» **Given data**:
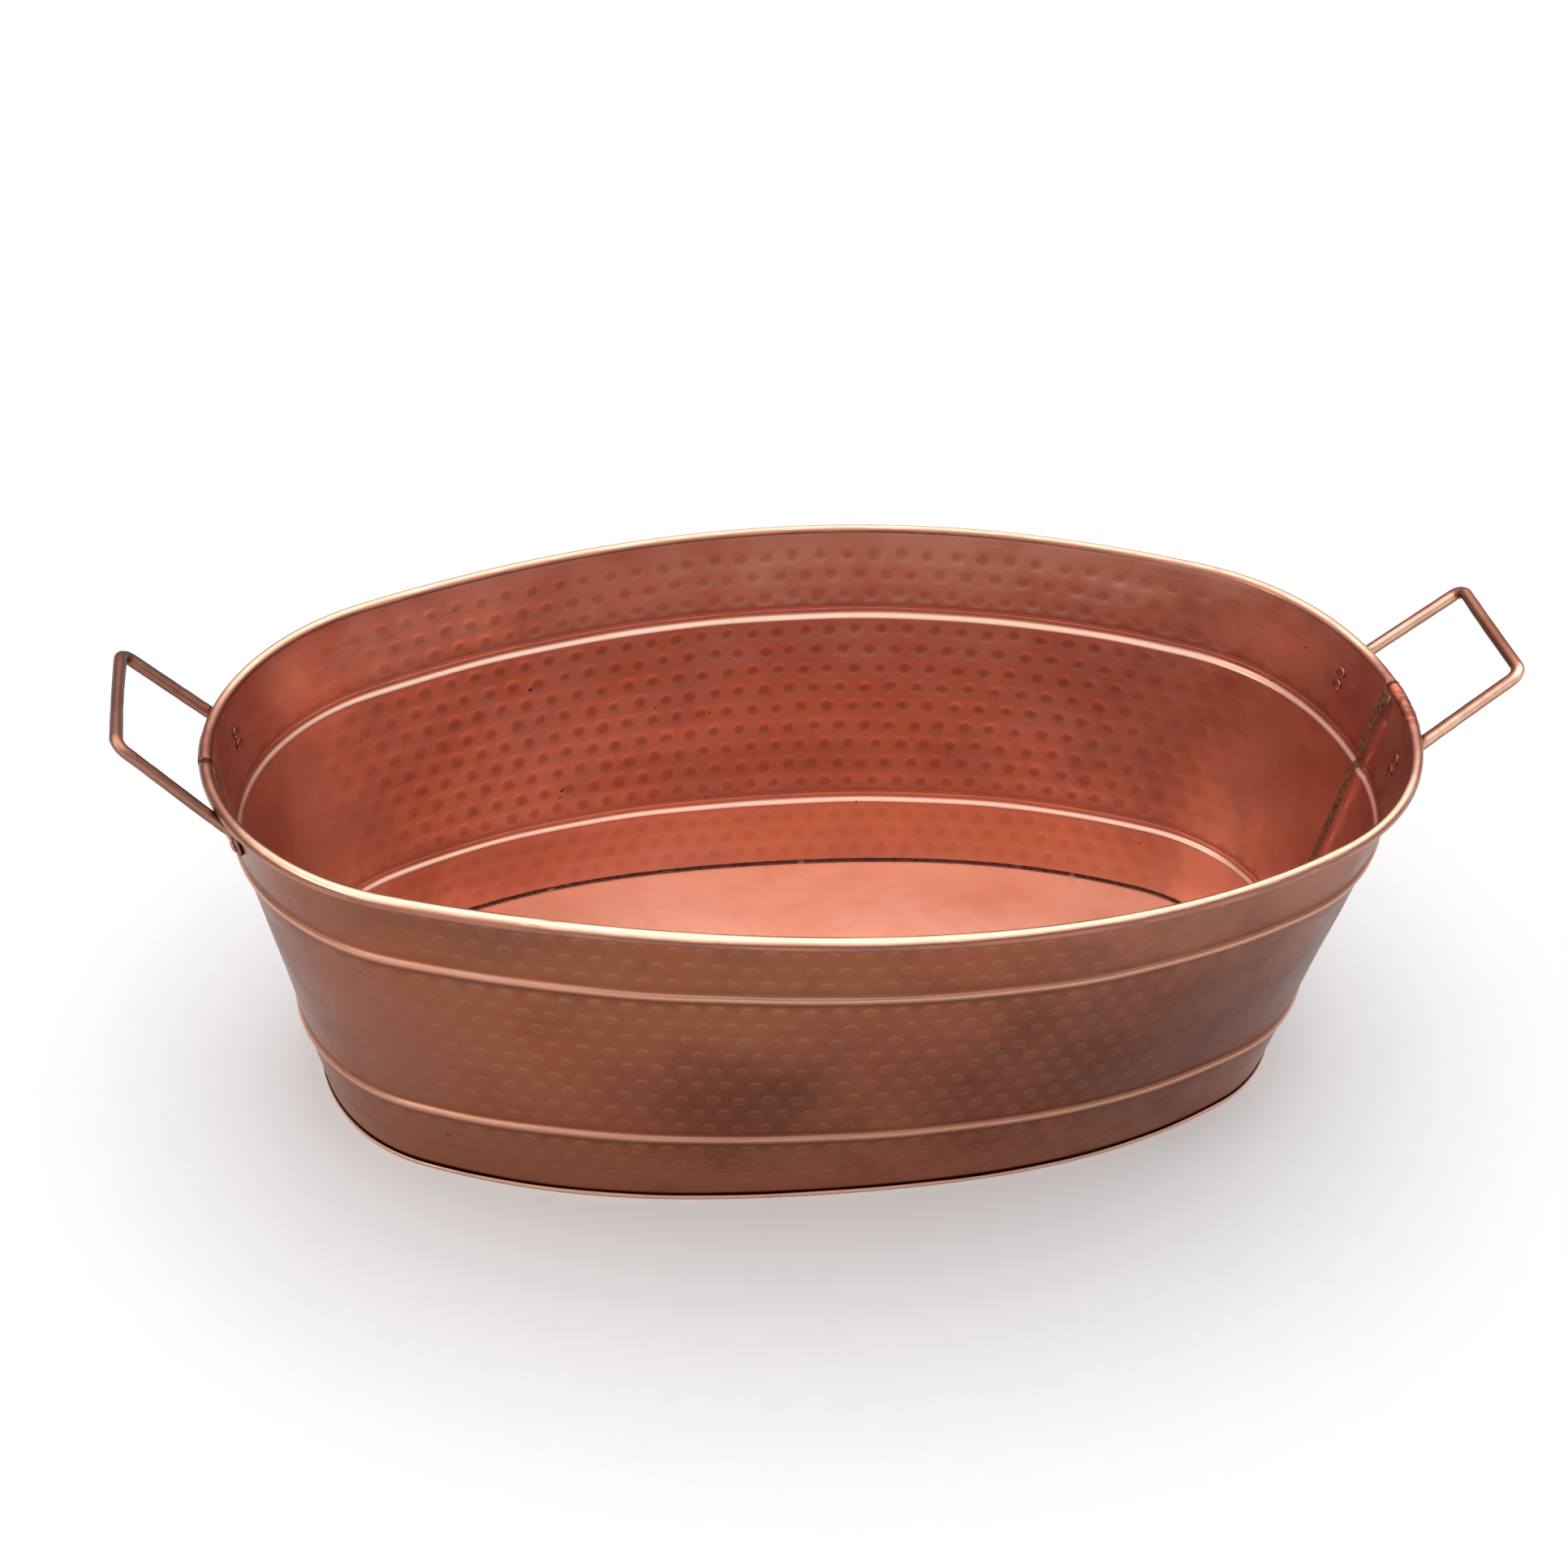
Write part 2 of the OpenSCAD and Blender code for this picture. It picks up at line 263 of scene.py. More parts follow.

...

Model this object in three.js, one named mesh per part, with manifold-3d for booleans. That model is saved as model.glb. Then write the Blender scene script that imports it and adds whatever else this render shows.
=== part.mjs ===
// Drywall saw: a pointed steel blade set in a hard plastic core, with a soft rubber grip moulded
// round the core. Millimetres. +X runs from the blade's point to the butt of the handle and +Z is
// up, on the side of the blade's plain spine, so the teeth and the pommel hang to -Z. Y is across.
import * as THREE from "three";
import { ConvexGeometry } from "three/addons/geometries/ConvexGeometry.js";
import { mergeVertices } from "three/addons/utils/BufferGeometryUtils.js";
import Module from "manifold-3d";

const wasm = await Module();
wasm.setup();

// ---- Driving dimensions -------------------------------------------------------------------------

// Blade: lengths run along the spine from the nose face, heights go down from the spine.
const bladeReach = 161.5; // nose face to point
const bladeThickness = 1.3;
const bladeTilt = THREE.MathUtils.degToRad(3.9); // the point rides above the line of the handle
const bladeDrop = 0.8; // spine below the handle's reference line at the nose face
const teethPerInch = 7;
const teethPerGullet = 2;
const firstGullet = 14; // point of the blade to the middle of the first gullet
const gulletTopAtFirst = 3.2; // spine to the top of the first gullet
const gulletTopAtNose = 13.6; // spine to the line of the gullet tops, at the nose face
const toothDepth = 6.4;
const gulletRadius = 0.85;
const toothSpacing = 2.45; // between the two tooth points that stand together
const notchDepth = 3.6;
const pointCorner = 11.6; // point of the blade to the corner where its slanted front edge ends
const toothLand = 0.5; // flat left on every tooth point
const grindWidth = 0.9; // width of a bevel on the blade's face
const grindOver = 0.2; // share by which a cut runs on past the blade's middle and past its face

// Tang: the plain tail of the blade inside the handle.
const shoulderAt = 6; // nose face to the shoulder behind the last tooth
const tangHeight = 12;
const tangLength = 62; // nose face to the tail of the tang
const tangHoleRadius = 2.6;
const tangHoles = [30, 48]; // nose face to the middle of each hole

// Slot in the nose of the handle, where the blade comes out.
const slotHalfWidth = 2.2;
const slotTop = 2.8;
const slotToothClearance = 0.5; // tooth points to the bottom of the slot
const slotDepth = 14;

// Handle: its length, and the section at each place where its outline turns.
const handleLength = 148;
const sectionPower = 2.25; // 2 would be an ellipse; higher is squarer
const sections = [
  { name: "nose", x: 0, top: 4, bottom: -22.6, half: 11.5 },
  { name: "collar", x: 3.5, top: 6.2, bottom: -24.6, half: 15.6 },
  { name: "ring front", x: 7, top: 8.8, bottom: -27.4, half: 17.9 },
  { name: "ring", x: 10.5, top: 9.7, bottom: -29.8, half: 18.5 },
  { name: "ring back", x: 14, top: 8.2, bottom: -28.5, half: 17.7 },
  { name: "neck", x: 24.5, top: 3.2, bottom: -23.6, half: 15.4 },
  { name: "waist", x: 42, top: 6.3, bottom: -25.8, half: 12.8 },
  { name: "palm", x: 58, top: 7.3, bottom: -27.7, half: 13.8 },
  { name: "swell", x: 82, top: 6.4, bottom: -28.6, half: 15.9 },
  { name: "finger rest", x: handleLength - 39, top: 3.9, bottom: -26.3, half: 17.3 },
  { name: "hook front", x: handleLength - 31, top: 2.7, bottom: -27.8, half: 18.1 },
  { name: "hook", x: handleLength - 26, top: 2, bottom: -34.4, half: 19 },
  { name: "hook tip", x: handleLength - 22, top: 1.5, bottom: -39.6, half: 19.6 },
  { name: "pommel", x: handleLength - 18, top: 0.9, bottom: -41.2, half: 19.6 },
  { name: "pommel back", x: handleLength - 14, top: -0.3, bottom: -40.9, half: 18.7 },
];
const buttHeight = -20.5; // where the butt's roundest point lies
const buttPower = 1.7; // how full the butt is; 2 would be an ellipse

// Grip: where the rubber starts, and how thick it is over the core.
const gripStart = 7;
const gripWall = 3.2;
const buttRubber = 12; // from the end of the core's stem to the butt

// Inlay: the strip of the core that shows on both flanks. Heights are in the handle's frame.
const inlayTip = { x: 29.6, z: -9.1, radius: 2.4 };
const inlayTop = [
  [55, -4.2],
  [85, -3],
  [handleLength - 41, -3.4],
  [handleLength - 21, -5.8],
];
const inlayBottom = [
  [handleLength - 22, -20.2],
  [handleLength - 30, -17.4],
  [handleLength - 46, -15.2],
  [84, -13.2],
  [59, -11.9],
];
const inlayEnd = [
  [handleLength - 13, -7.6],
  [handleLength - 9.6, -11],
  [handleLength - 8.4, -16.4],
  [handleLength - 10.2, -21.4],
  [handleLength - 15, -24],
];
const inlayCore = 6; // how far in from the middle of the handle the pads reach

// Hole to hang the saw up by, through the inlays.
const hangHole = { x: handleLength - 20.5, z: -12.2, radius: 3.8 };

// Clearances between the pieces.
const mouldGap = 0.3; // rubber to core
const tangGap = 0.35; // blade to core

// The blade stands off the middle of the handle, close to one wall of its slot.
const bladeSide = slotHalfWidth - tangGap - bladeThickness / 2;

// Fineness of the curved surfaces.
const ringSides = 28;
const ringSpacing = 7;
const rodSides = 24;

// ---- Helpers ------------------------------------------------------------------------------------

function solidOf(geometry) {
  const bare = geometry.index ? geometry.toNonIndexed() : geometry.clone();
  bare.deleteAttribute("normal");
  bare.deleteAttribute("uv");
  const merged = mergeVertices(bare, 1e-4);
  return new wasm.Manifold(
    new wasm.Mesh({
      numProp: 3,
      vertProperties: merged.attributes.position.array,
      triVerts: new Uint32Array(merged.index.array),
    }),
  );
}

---

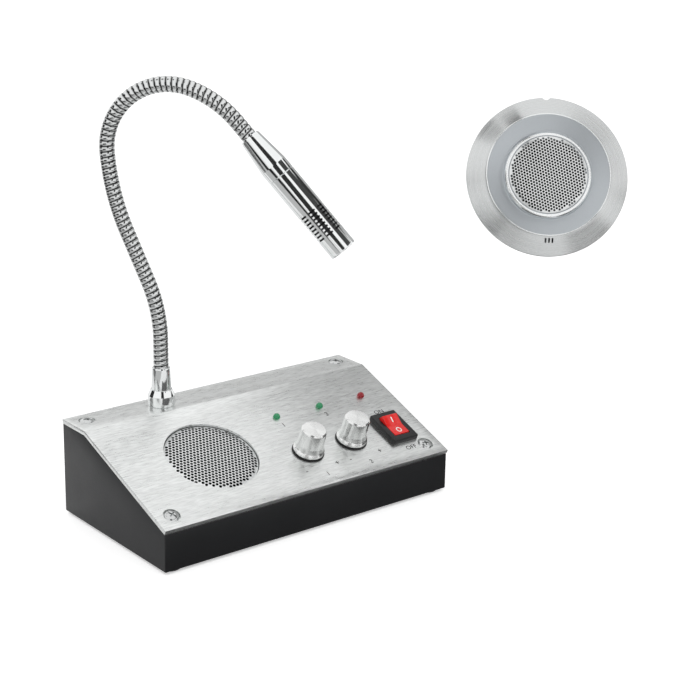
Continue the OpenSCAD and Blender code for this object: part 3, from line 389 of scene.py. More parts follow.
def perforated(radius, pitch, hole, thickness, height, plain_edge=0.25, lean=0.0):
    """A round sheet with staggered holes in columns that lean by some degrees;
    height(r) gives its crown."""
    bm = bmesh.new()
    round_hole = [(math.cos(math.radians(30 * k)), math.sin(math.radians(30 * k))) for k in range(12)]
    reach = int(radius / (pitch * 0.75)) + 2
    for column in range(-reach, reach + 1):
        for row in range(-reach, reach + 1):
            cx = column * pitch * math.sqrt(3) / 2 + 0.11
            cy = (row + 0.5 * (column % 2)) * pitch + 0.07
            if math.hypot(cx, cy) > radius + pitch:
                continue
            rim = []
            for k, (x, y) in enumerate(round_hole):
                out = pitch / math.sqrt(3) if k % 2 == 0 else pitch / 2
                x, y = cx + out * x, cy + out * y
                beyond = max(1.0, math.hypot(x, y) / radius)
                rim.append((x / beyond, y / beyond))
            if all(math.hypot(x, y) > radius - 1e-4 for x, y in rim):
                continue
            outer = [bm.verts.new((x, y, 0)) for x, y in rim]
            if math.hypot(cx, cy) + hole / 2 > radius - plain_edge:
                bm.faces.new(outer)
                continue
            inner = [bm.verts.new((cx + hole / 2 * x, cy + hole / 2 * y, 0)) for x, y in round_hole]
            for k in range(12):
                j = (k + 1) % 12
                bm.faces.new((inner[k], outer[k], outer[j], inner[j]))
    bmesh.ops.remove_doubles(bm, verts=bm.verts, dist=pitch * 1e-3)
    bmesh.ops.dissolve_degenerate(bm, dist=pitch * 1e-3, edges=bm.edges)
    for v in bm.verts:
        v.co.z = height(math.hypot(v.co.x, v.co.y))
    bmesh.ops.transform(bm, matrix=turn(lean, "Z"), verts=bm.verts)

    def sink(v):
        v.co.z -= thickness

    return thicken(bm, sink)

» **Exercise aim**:
Transcribe, exactly and exclusively, the run of lines that opens with the line bearing "Continue the OpenSCAD" and closes with the line bearing "return thicken(bm, sink)".

» **Exercise answer**:
Continue the OpenSCAD and Blender code for this object: part 3, from line 389 of scene.py. More parts follow.
def perforated(radius, pitch, hole, thickness, height, plain_edge=0.25, lean=0.0):
    """A round sheet with staggered holes in columns that lean by some degrees;
    height(r) gives its crown."""
    bm = bmesh.new()
    round_hole = [(math.cos(math.radians(30 * k)), math.sin(math.radians(30 * k))) for k in range(12)]
    reach = int(radius / (pitch * 0.75)) + 2
    for column in range(-reach, reach + 1):
        for row in range(-reach, reach + 1):
            cx = column * pitch * math.sqrt(3) / 2 + 0.11
            cy = (row + 0.5 * (column % 2)) * pitch + 0.07
            if math.hypot(cx, cy) > radius + pitch:
                continue
            rim = []
            for k, (x, y) in enumerate(round_hole):
                out = pitch / math.sqrt(3) if k % 2 == 0 else pitch / 2
                x, y = cx + out * x, cy + out * y
                beyond = max(1.0, math.hypot(x, y) / radius)
                rim.append((x / beyond, y / beyond))
            if all(math.hypot(x, y) > radius - 1e-4 for x, y in rim):
                continue
            outer = [bm.verts.new((x, y, 0)) for x, y in rim]
            if math.hypot(cx, cy) + hole / 2 > radius - plain_edge:
                bm.faces.new(outer)
                continue
            inner = [bm.verts.new((cx + hole / 2 * x, cy + hole / 2 * y, 0)) for x, y in round_hole]
            for k in range(12):
                j = (k + 1) % 12
                bm.faces.new((inner[k], outer[k], outer[j], inner[j]))
    bmesh.ops.remove_doubles(bm, verts=bm.verts, dist=pitch * 1e-3)
    bmesh.ops.dissolve_degenerate(bm, dist=pitch * 1e-3, edges=bm.edges)
    for v in bm.verts:
        v.co.z = height(math.hypot(v.co.x, v.co.y))
    bmesh.ops.transform(bm, matrix=turn(lean, "Z"), verts=bm.verts)

    def sink(v):
        v.co.z -= thickness

    return thicken(bm, sink)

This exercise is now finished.